Bidders’ proposals are due on Aug. 24, and the contract award date is tentatively set for Sept. 29.

| California Public Utilities Commission

SoCalGas last week repeated a May warning directed at the PUC, California Energy Commission and CAISO about Aliso Canyon. (See California Grid Emergency Comes Days After Reliability Warning.)

“From our perspective, we are cautiously optimistic that, based upon the CAISO forecast, we will be able to meet the demands on our system. Of course, this is dependent on there being no unplanned outages on either the electric or gas systems,” SoCalGas CEO Bret Lane said in a June 16 letter.

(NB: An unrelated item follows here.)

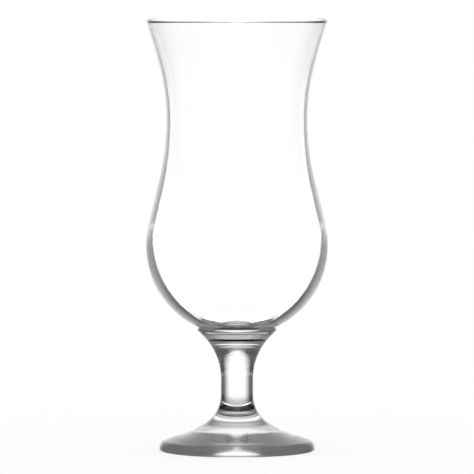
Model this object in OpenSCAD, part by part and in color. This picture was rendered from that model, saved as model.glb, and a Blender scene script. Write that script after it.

Lane’s letter was accompanied by another June 13 letter from a group of municipal utilities to State Sen. Henry Stern, saying that they have serious concerns with the continuing moratorium on injections that the legislature required until a root cause of the leak is identified. The analysis is not needed because the wells have been retrofitted and gas no longer flows into outer casings, the practice that led to the gas leak, the utilities said.

“We are concerned that the bill constrains the transmission of natural gas, which could limit local electric supply, resulting in electric outages,” says the letter from Burbank Water and Power, Pasadena Water and Power, and Vernon Public Utilities.

The utilities also said that the legislation failed to define a process for emergency gas injections, “suggesting that a response to a blackout might come too late.” They backed SoCalGas’ recommendation that the current gas inventory at Aliso Canyon be increased to prevent blackouts.

The utilities caution that temperatures were moderate last year, which has so far not been the case this year. A heat wave last week swept areas of California, cutting electricity to about 190,000 Pacific Gas and Electric customers and prompting CAISO to issue a conservation alert. (See California Heat Wave Prompts CAISO Flex Alert.)